Я – Беглый | страница 13



* * *

Как-то я зашёл в редакцию газеты «Трибуна». Это беломорская районная многотиражка. Я собирался там одолжить у ребят пятёрку.

— Ну, что скажешь про своего Солженицына? — спросили меня. — Таки смылся.

— Врёшь. Плюнь в глаза тому, кто тебе это сказал.

— Ну, Мишенька, ты не читаешь газеты. Прочти.

Читать я ничего не стал, а выпил и пошёл домой. Дома я написал вот что:

Бог твой судья в чужедальнем краю,
Знает он силу и слабость твою.
Годы, как тени пройдут — ну и пусть.
Ты уезжаешь, а я остаюсь.
Жили мы в доме казённом своём,
И остаёмся с Россией вдвоём.
И остаёмся с Россией одни
В зимние ночи, осенние дни.
Грешная, стылая, стыдная грусть —
Ты уезжаешь, а я остаюсь.
Горькое, злое, хмельное вино —
Ты умираешь, а мне всё равно!

По отношению к Солженицыну это очень несправедливо. Только к вечеру я узнал, что он не сам уехал, а его выдворили силком. Но эти стихи мне всё время приходили на ум, когда он возвращался в Россию, мучительно пытаясь соорудить из этого возвращения триумфальное шествие. Вообще, мне его ужасно жаль.

* * *

Впервые в жизни мне стыдно было при совершенно нештатных обстоятельствах. Как-то раз, весной, в Беломорске, я спас врача-венеролога от неминуемой, если не смерти, то во всяком случае, гражданской гибели. Весна в тех краях поздняя, конец мая. Как солнышко пригреет, жители выползают, вернее, выползали 30 лет назад, на пустырь у железнодорожного вокзала, где открыт был иногда шалман с бочковым пивом. Мы сидели на пустыре небольшими группами и пили пиво из литровых банок, а водку из чего придётся, а закуска, конечно, была царская — сёмга, нельма и т. д. Вижу, ходит от компании к компании какой-то странный человек. Похож он на бродягу, тогда ещё слово бомж как-то не прививалось в разговорной речи, не выходило за рамки милицейских протоколов.

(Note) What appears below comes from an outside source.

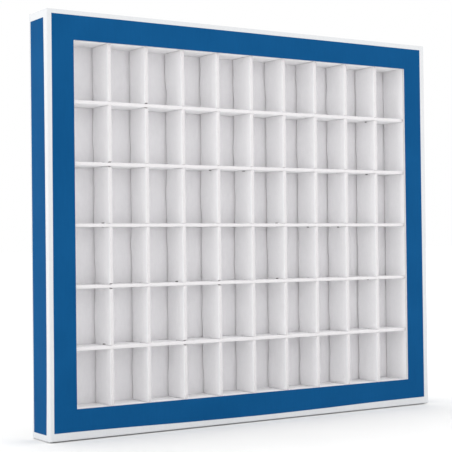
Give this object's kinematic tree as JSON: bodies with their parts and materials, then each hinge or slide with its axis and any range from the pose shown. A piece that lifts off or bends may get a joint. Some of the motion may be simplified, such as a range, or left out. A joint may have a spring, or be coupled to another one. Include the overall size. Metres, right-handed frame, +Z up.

Вид у этого бедолаги был ужасный. Лицо от водки и побоев опухло и посинело, глаз не видно, но… На нём был великолепный австрийский костюм, хотя и сильно жёванный, а всё же не вполне подходящий в такой ситуации, и прекрасные тоже импортные туфли, была и белая когда-то сорочка, и даже галстук. В общем, он обращал на себя внимание. Но он подходил к людям и просил выпить. Поморы народ не жадный, но подонков не любят. Его отгоняли. Мы подозвали его.

— Ребята, да вы москвичи! — он был счастлив.

— Ну, кто москвич, кто из Ленинграда, кто из Мурманска. Что это с тобой приключилось?

Человек закончил аспирантуру Петрозаводского Мединститута и был направлен главврачом в республиканскую кожно-венерическую клинику, которая помещалась неподалёку от Беломорска в посёлке Сосновец. Это по районным масштабам пост весьма ответственный. Однако в поезде «Арктика» он пошёл в ресторан и оттуда вышел в Беломорске уже без сознания. Больше он ничего не помнил.